:: Stored records ::
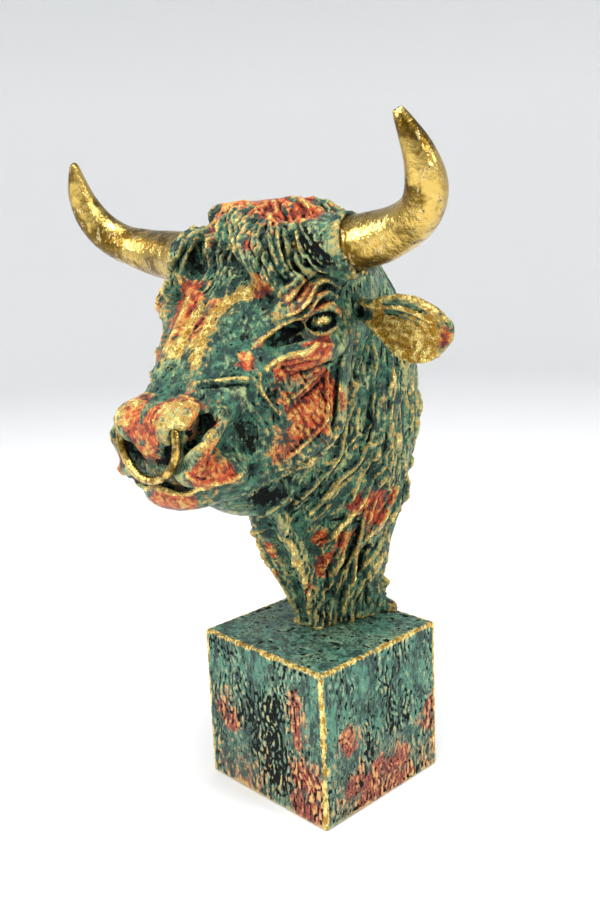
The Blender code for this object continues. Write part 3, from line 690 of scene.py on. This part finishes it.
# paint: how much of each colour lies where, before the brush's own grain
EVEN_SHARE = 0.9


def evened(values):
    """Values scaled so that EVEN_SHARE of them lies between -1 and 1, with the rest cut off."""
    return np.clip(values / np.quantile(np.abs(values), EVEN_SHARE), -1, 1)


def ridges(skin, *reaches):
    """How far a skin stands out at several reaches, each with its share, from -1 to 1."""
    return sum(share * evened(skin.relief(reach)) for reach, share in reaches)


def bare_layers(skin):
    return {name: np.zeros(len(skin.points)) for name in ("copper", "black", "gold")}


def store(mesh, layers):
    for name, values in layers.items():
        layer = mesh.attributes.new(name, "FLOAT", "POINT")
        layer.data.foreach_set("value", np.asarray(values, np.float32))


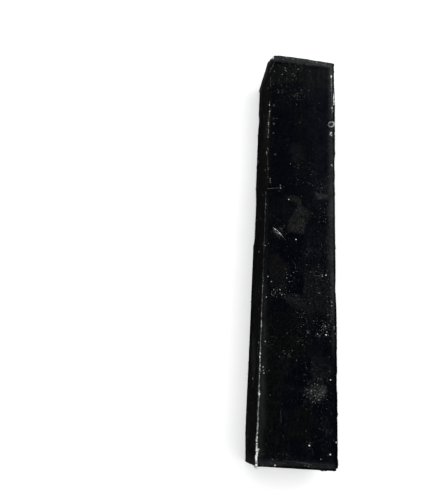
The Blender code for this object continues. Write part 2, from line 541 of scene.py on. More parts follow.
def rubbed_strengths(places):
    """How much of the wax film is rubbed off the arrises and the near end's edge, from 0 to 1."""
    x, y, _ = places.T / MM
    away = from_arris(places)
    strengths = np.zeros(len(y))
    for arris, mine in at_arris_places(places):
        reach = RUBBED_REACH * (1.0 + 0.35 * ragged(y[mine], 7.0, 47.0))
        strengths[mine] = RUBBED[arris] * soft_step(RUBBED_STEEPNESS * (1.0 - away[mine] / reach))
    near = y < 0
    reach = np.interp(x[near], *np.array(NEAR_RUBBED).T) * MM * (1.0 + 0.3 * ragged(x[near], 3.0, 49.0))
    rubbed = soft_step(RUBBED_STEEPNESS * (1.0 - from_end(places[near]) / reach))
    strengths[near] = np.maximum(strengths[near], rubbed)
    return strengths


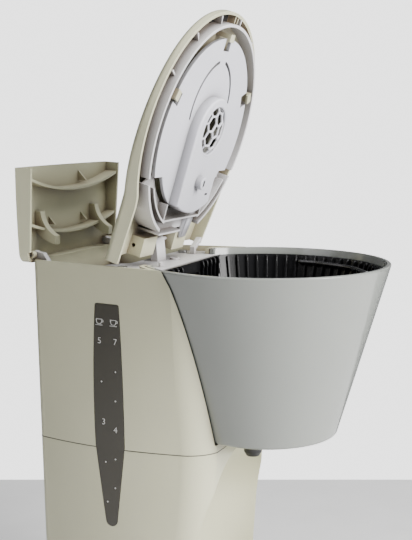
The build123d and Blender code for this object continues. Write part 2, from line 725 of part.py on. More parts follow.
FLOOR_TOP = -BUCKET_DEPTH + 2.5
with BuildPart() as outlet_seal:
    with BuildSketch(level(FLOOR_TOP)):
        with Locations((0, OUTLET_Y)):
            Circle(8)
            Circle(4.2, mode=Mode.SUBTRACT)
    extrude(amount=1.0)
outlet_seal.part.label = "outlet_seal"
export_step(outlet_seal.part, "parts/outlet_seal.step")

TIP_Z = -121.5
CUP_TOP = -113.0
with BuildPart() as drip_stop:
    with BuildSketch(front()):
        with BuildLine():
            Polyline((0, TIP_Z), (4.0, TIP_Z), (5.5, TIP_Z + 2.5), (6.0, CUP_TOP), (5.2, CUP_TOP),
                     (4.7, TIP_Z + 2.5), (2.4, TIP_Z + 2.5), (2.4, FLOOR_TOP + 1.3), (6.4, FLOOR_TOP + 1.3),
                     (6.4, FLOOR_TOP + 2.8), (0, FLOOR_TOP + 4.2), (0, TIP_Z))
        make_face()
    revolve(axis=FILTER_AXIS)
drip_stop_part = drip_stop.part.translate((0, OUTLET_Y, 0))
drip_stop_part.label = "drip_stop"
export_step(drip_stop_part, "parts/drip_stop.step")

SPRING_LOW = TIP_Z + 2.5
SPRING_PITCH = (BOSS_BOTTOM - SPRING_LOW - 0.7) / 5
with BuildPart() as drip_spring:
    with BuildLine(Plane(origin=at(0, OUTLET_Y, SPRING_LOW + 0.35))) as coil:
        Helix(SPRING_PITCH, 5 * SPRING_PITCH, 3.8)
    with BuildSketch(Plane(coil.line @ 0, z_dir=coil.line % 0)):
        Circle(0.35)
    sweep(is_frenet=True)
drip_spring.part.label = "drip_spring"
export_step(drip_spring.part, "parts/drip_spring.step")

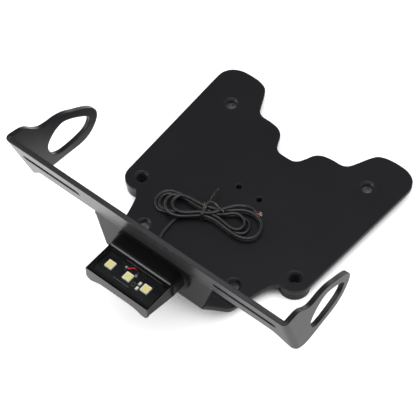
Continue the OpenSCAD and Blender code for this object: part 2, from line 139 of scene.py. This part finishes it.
:::
Everything from the first line of the data through the line containing "EVEN_SHARE = 0.9" should be echoed exactly. Add nothing.

In response:
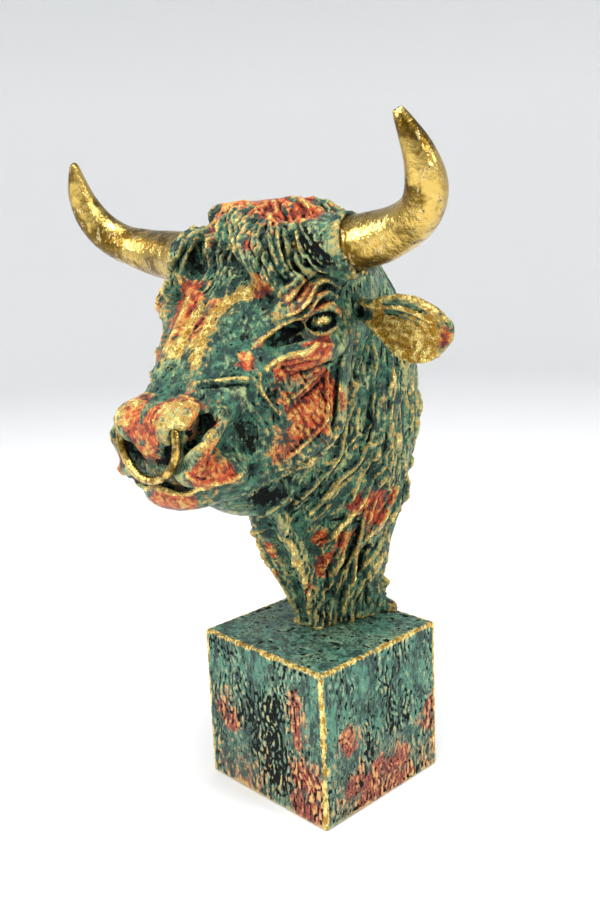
The Blender code for this object continues. Write part 3, from line 690 of scene.py on. This part finishes it.
# paint: how much of each colour lies where, before the brush's own grain
EVEN_SHARE = 0.9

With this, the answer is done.